# [Written instruction]
Repeat all of the records verbatim.

# [Data excerpts]
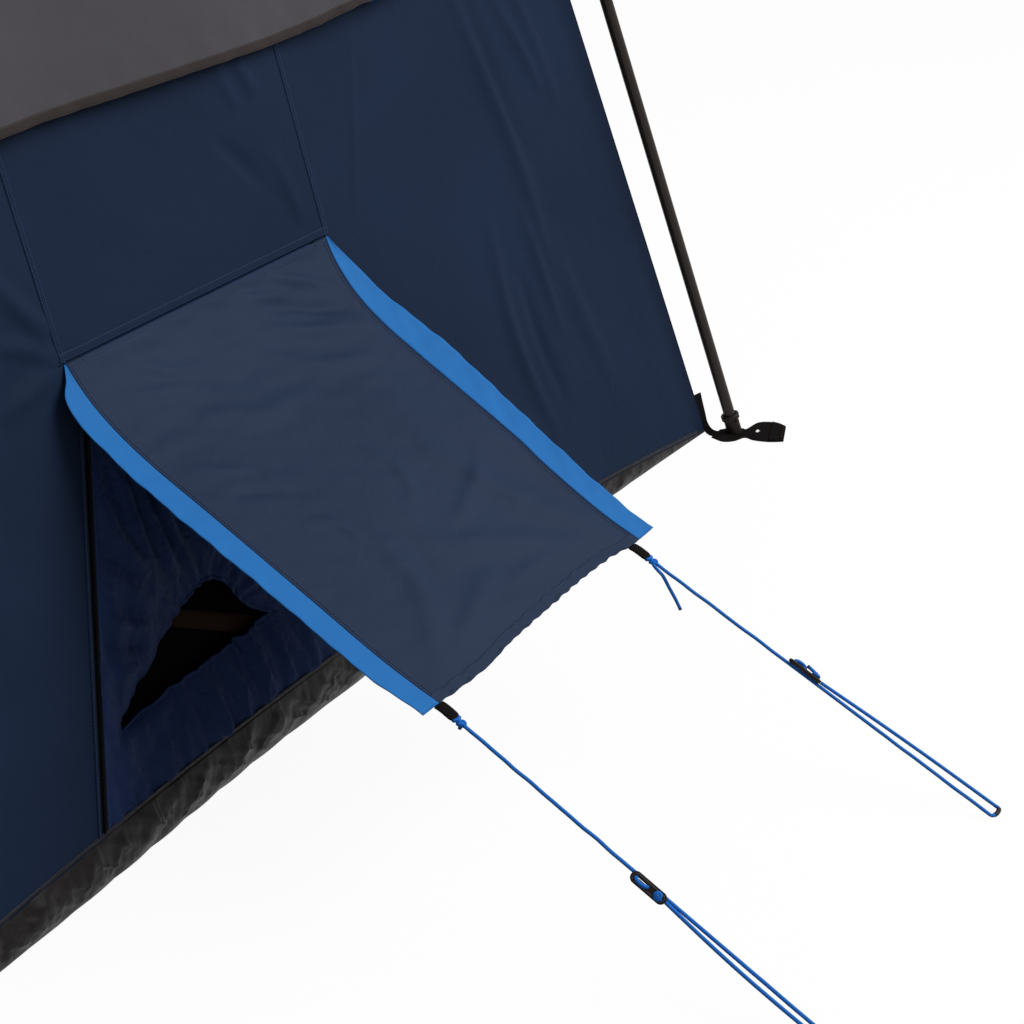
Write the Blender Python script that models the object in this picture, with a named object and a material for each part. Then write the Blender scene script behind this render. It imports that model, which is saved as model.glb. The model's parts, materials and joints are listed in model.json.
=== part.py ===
"""Cabin tent with leaning walls, a staked awning over a ground vent and an outside frame of steel tube.

All sizes are in metres, +Z is up and the origin is on the ground at the middle of the floor.
Front is -Y (the door wall), right is +X (the wall with the awning).
"""
import collections
import math

import bmesh
import bpy
import numpy as np
from mathutils import Vector

# Tent body
WIDTH = 3.05                 # floor, left to right
DEPTH = 2.44                 # floor, front to rear
EAVE_Z = 1.40                # top of the walls
CEILING_RISE = 0.39          # peak of the ceiling above the eave
SIDE_LEAN = 0.265            # inward run of the left and right walls for each metre of height
END_LEAN = 0.15              # the same for the front and rear walls
FABRIC_T = 0.0015            # cloth with its hems and seams
SEAM_GAP = 0.0003            # between neighbouring pieces

# Tub floor
TUB_HEIGHT = 0.083           # at the middle of a wall, running out to nothing at the corners
TUB_TUCK = 0.035             # how far the ground line is drawn in at the middle of a wall
TUB_LIP = 0.005              # height that is left at the corners
TUB_BULGE = 0.25             # outward swell of the tub cloth between ground and seam, as a share of the tuck
TUB_STEPS = 16

# Vent in the right wall
SEAM_Z = 0.649               # seam that the awning hangs from
SEAM_HALF = 0.290            # half length of that seam
VENT_TOP_INSET = 0.0364      # each zip's upper end inside the seam's end
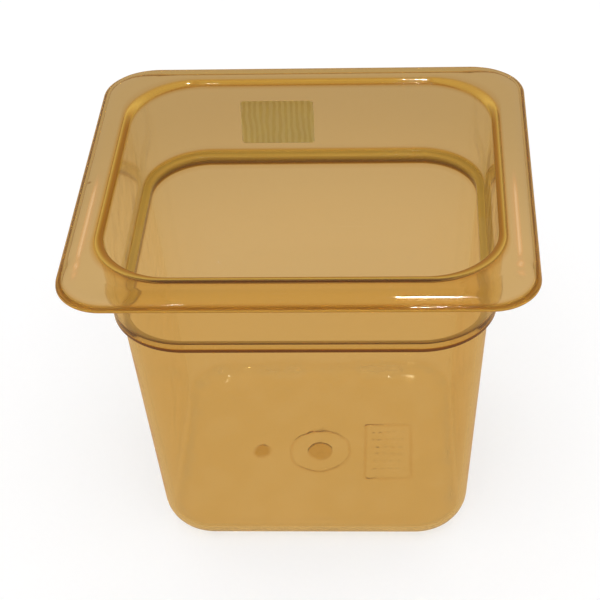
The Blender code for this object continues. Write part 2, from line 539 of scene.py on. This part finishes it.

# [Solution for this exercise]
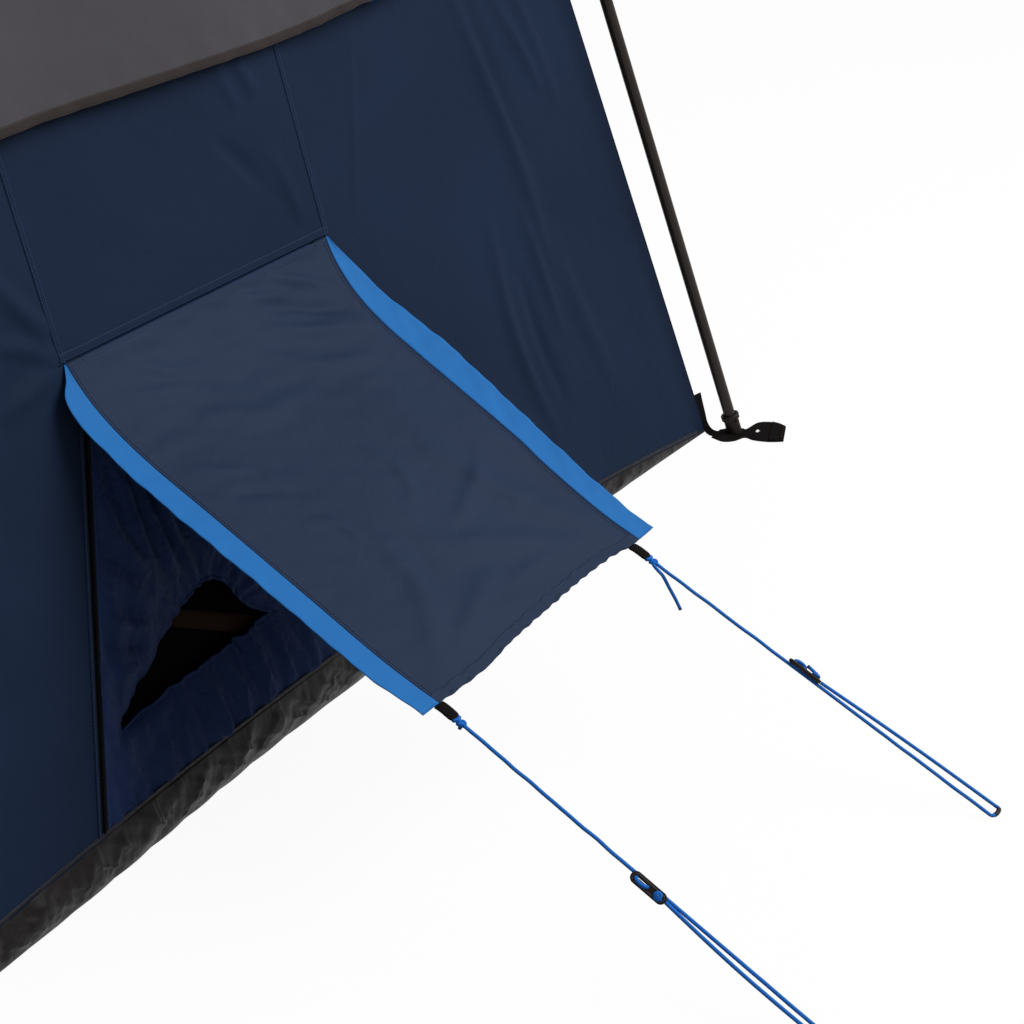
Write the Blender Python script that models the object in this picture, with a named object and a material for each part. Then write the Blender scene script behind this render. It imports that model, which is saved as model.glb. The model's parts, materials and joints are listed in model.json.
=== part.py ===
"""Cabin tent with leaning walls, a staked awning over a ground vent and an outside frame of steel tube.

All sizes are in metres, +Z is up and the origin is on the ground at the middle of the floor.
Front is -Y (the door wall), right is +X (the wall with the awning).
"""
import collections
import math

import bmesh
import bpy
import numpy as np
from mathutils import Vector

# Tent body
WIDTH = 3.05                 # floor, left to right
DEPTH = 2.44                 # floor, front to rear
EAVE_Z = 1.40                # top of the walls
CEILING_RISE = 0.39          # peak of the ceiling above the eave
SIDE_LEAN = 0.265            # inward run of the left and right walls for each metre of height
END_LEAN = 0.15              # the same for the front and rear walls
FABRIC_T = 0.0015            # cloth with its hems and seams
SEAM_GAP = 0.0003            # between neighbouring pieces

# Tub floor
TUB_HEIGHT = 0.083           # at the middle of a wall, running out to nothing at the corners
TUB_TUCK = 0.035             # how far the ground line is drawn in at the middle of a wall
TUB_LIP = 0.005              # height that is left at the corners
TUB_BULGE = 0.25             # outward swell of the tub cloth between ground and seam, as a share of the tuck
TUB_STEPS = 16

# Vent in the right wall
SEAM_Z = 0.649               # seam that the awning hangs from
SEAM_HALF = 0.290            # half length of that seam
VENT_TOP_INSET = 0.0364      # each zip's upper end inside the seam's end
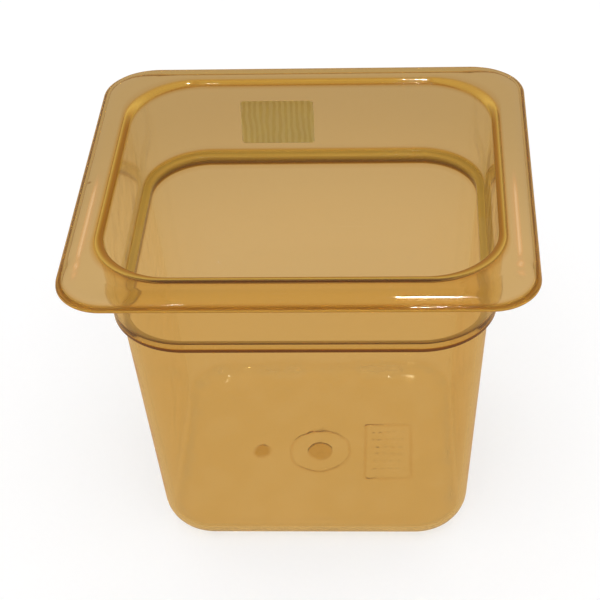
The Blender code for this object continues. Write part 2, from line 539 of scene.py on. This part finishes it.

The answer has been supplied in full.